## What is being asked
Every entry needs to be printed exactly, please.

======== Records shown

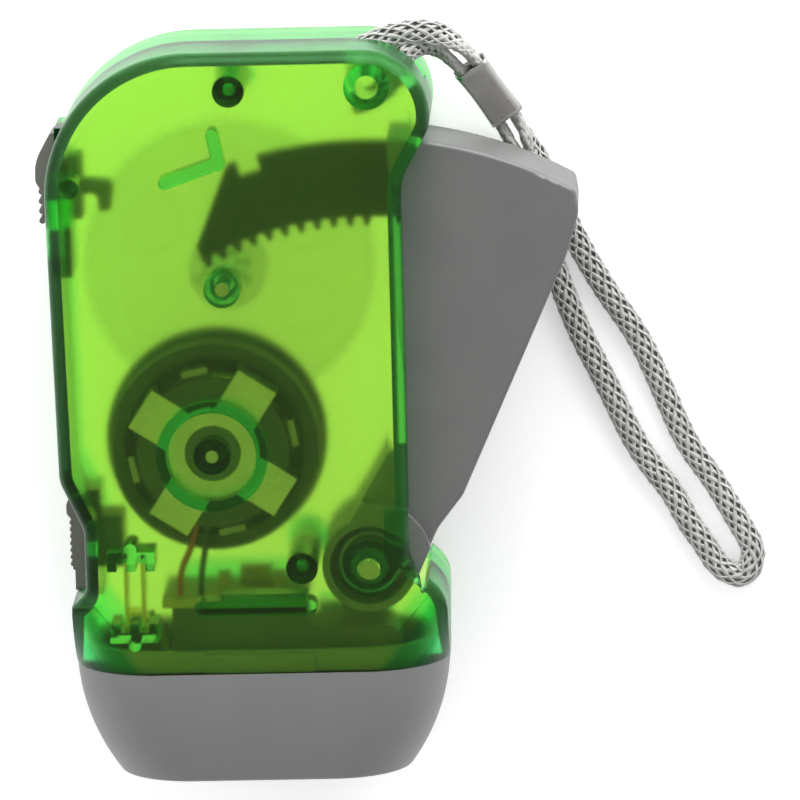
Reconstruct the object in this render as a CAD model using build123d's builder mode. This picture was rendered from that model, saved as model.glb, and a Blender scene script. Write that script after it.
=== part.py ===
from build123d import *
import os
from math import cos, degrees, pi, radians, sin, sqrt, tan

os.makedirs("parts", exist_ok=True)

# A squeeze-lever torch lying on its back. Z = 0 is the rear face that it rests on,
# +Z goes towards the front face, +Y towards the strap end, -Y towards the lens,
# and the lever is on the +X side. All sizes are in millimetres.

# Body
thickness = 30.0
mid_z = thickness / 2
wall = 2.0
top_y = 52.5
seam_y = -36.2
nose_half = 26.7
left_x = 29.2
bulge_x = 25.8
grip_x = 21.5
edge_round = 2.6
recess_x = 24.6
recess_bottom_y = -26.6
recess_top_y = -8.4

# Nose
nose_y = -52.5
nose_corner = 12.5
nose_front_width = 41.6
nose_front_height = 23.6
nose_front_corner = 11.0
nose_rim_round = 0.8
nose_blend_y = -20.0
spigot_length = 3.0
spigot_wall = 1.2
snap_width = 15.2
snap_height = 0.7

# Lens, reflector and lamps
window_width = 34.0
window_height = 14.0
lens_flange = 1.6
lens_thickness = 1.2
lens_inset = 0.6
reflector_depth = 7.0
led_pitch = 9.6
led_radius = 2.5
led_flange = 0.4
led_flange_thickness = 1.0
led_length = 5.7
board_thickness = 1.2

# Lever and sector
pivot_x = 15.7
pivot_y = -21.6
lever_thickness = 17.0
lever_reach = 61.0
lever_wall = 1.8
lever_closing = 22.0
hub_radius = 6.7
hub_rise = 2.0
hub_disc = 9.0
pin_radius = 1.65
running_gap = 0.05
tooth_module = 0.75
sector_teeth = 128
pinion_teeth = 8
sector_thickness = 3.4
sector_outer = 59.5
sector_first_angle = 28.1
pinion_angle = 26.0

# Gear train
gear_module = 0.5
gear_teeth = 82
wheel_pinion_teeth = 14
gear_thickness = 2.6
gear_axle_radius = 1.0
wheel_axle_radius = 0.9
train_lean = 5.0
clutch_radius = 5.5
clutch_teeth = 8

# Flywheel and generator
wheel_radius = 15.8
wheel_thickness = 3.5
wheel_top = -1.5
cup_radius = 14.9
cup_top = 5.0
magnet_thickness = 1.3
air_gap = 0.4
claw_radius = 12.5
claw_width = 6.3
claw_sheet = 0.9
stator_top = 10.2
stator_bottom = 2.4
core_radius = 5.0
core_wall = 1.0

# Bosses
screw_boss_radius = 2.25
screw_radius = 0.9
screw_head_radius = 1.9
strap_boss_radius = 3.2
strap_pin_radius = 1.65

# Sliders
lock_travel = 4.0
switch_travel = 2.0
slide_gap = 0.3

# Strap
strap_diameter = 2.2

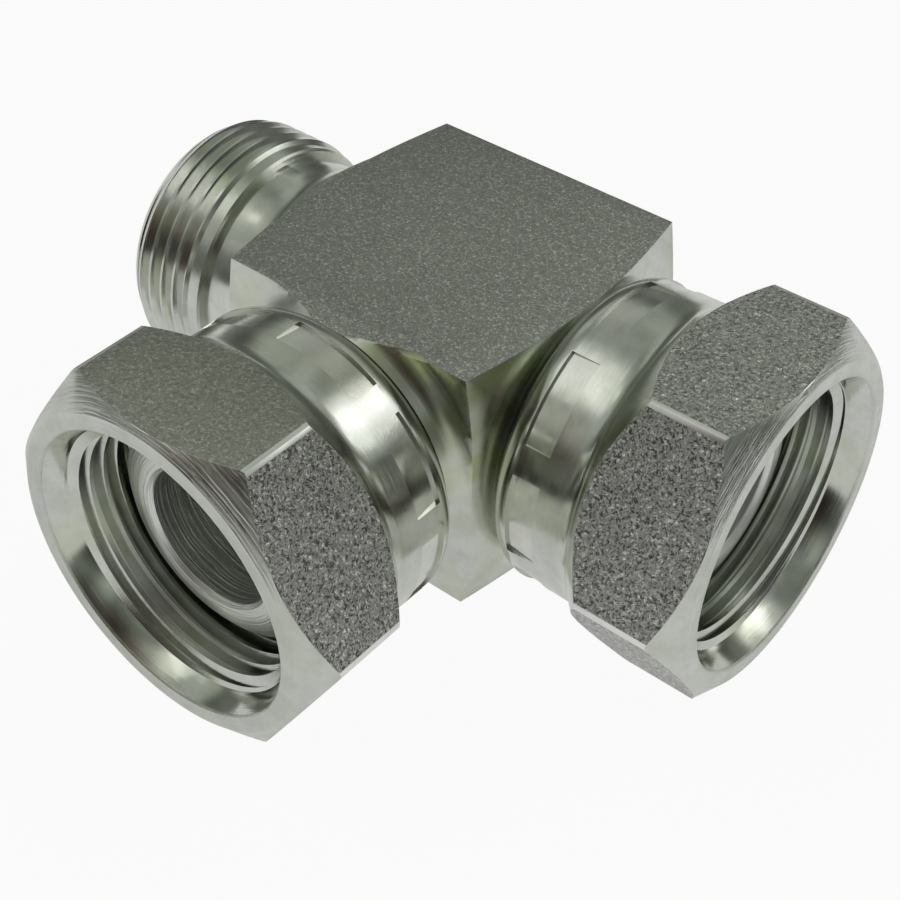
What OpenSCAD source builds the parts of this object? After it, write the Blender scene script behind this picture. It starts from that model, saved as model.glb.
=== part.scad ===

================

## In response
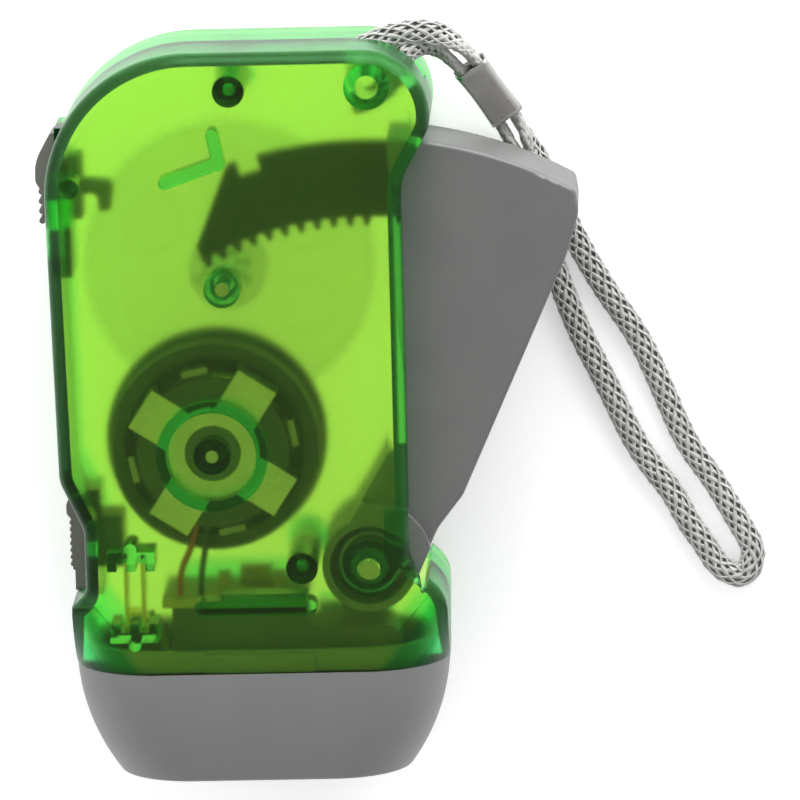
Reconstruct the object in this render as a CAD model using build123d's builder mode. This picture was rendered from that model, saved as model.glb, and a Blender scene script. Write that script after it.
=== part.py ===
from build123d import *
import os
from math import cos, degrees, pi, radians, sin, sqrt, tan

os.makedirs("parts", exist_ok=True)

# A squeeze-lever torch lying on its back. Z = 0 is the rear face that it rests on,
# +Z goes towards the front face, +Y towards the strap end, -Y towards the lens,
# and the lever is on the +X side. All sizes are in millimetres.

# Body
thickness = 30.0
mid_z = thickness / 2
wall = 2.0
top_y = 52.5
seam_y = -36.2
nose_half = 26.7
left_x = 29.2
bulge_x = 25.8
grip_x = 21.5
edge_round = 2.6
recess_x = 24.6
recess_bottom_y = -26.6
recess_top_y = -8.4

# Nose
nose_y = -52.5
nose_corner = 12.5
nose_front_width = 41.6
nose_front_height = 23.6
nose_front_corner = 11.0
nose_rim_round = 0.8
nose_blend_y = -20.0
spigot_length = 3.0
spigot_wall = 1.2
snap_width = 15.2
snap_height = 0.7

# Lens, reflector and lamps
window_width = 34.0
window_height = 14.0
lens_flange = 1.6
lens_thickness = 1.2
lens_inset = 0.6
reflector_depth = 7.0
led_pitch = 9.6
led_radius = 2.5
led_flange = 0.4
led_flange_thickness = 1.0
led_length = 5.7
board_thickness = 1.2

# Lever and sector
pivot_x = 15.7
pivot_y = -21.6
lever_thickness = 17.0
lever_reach = 61.0
lever_wall = 1.8
lever_closing = 22.0
hub_radius = 6.7
hub_rise = 2.0
hub_disc = 9.0
pin_radius = 1.65
running_gap = 0.05
tooth_module = 0.75
sector_teeth = 128
pinion_teeth = 8
sector_thickness = 3.4
sector_outer = 59.5
sector_first_angle = 28.1
pinion_angle = 26.0

# Gear train
gear_module = 0.5
gear_teeth = 82
wheel_pinion_teeth = 14
gear_thickness = 2.6
gear_axle_radius = 1.0
wheel_axle_radius = 0.9
train_lean = 5.0
clutch_radius = 5.5
clutch_teeth = 8

# Flywheel and generator
wheel_radius = 15.8
wheel_thickness = 3.5
wheel_top = -1.5
cup_radius = 14.9
cup_top = 5.0
magnet_thickness = 1.3
air_gap = 0.4
claw_radius = 12.5
claw_width = 6.3
claw_sheet = 0.9
stator_top = 10.2
stator_bottom = 2.4
core_radius = 5.0
core_wall = 1.0

# Bosses
screw_boss_radius = 2.25
screw_radius = 0.9
screw_head_radius = 1.9
strap_boss_radius = 3.2
strap_pin_radius = 1.65

# Sliders
lock_travel = 4.0
switch_travel = 2.0
slide_gap = 0.3

# Strap
strap_diameter = 2.2

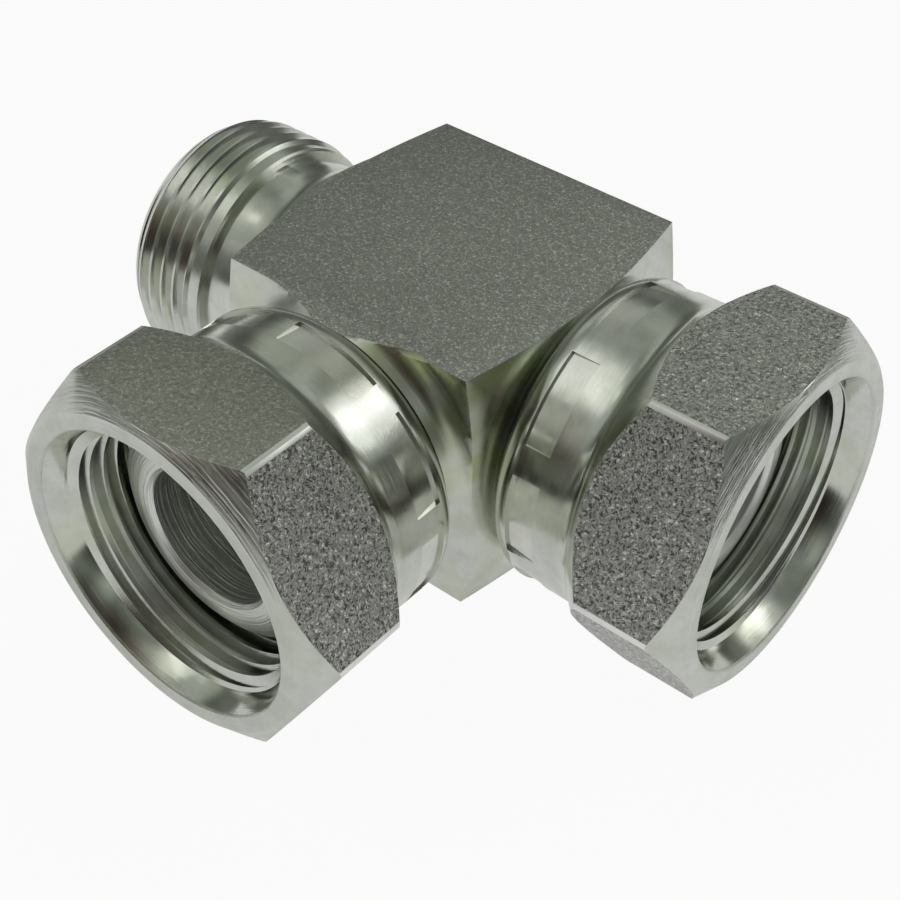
What OpenSCAD source builds the parts of this object? After it, write the Blender scene script behind this picture. It starts from that model, saved as model.glb.
=== part.scad ===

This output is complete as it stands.